MA Tolak Kasasi Suku Awyu, Perjuangan Selamatkan Hutan Papua Semakin Sulit
Berita Baru, Jakarta – Mahkamah Agung (MA) menolak permohonan kasasi yang diajukan oleh Hendrikus Woro, pejuang lingkungan hidup dari suku Awyu, serta Koalisi Selamatkan Hutan Adat Papua. Keputusan ini menjadi pukulan berat bagi masyarakat adat Awyu yang berupaya mempertahankan hutan adat mereka dari ekspansi perusahaan sawit di Boven Digoel, Papua Selatan.
Hendrikus Woro, perwakilan suku Awyu, mengaku kecewa dengan keputusan ini. “Saya merasa kecewa dan sakit hati karena saya sendiri sudah tidak ada jalan keluar lain yang saya harapkan untuk bisa melindungi dan menyelamatkan tanah dan manusia di wilayah tanah adat saya,” ujar Hendrikus dalam pernyataan persnya yang diterbitkan oleh WALHI pada Senin (4/11/2024). Ia juga menyayangkan minimnya dukungan dari pemerintah dalam memperjuangkan hak masyarakat adat. “Kepada siapa saya harus berharap dan saya harus berjalan ke mana lagi?” lanjutnya.
Putusan kasasi MA, yang tertuang dalam Nomor 458 K/TUN/LH/2024, dikeluarkan pada 18 September dan baru dapat diakses secara publik pada 1 November. Dalam keputusan tersebut, seorang hakim, Yodi Martono Wahyunadi, memberikan pendapat berbeda (dissenting opinion) terkait tenggat waktu pengajuan gugatan. Hakim Yodi menganggap perhitungan waktu gugatan seharusnya mempertimbangkan hari kerja dan hari libur lokal Papua, namun pandangannya tidak didukung oleh mayoritas hakim lainnya.
“Mahkamah Agung inkonsisten dalam menerapkan aturan yang mereka buat.
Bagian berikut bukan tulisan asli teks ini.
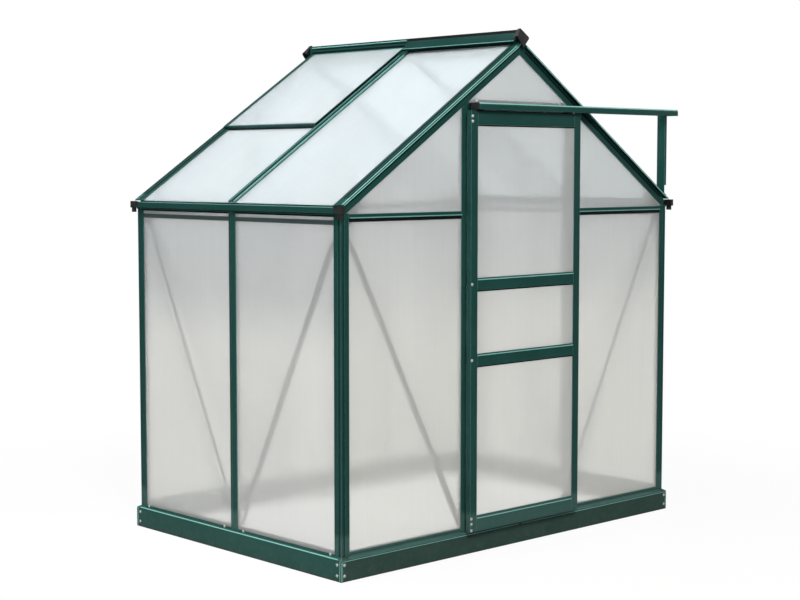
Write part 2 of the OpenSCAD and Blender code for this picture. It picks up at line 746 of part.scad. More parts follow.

Padahal Peraturan MA adalah petunjuk bagi peradilan internal,” kata Tigor Hutapea, anggota Tim Advokasi Selamatkan Hutan Adat Papua. Ia menambahkan bahwa meski putusan MA menolak kasasi, dissenting opinion hakim Yodi menunjukkan bahwa izin lingkungan yang dikeluarkan untuk PT Indo Asiana Lestari (IAL) dinilai belum mengakomodasi kepentingan masyarakat adat.
Keputusan ini menambah daftar panjang kesulitan yang dihadapi masyarakat adat Papua. “Ini menjadi kabar duka bagi masyarakat Awyu karena pemerintah dan hukum belum berpihak kepada masyarakat adat,” kata Sekar Banjaran Aji dari Greenpeace Indonesia. Sekar juga menyoroti pentingnya hutan Papua sebagai rumah bagi keanekaragaman hayati yang terancam oleh proyek sawit dan food estate.
Dukungan publik terhadap perjuangan masyarakat adat Awyu tetap kuat. Sebelumnya, lebih dari 253.823 tanda tangan dari masyarakat telah diserahkan ke MA sebagai dukungan bagi kasasi ini, dengan tagar #AllEyesOnPapua ramai diperbincangkan di media sosial. Namun, dukungan tersebut belum mampu mempengaruhi putusan hukum.
Emanuel Gobay, Direktur Lembaga Bantuan Hukum Papua, menegaskan bahwa masyarakat adat tetap memiliki hak atas hutan adat mereka. “Pada prinsipnya kepemilikan izin oleh perusahaan tidak menghilangkan hak masyarakat adat atas tanah,” ujarnya. Emanuel berharap publik terus mendukung perjuangan masyarakat adat Papua dalam mempertahankan hutan yang telah mereka jaga turun-temurun.
WALHI Papua melalui Direktur Eksekutif Daerahnya, Maikel, juga menyerukan solidaritas masyarakat. “Pulau Papua adalah Tanah Adat yang dimiliki oleh dua ratusan Marga. Kami meminta publik mendukung perjuangan suku Awyu dan masyarakat adat di seluruh Tanah Papua,” pungkasnya.
Perjuangan masyarakat adat Awyu dalam mempertahankan hutan Papua masih terus berlangsung. Putusan MA ini menjadi peringatan akan perlunya perbaikan dalam sistem hukum dan perlindungan bagi masyarakat adat yang mempertahankan kelestarian alam dari ancaman ekspansi industri.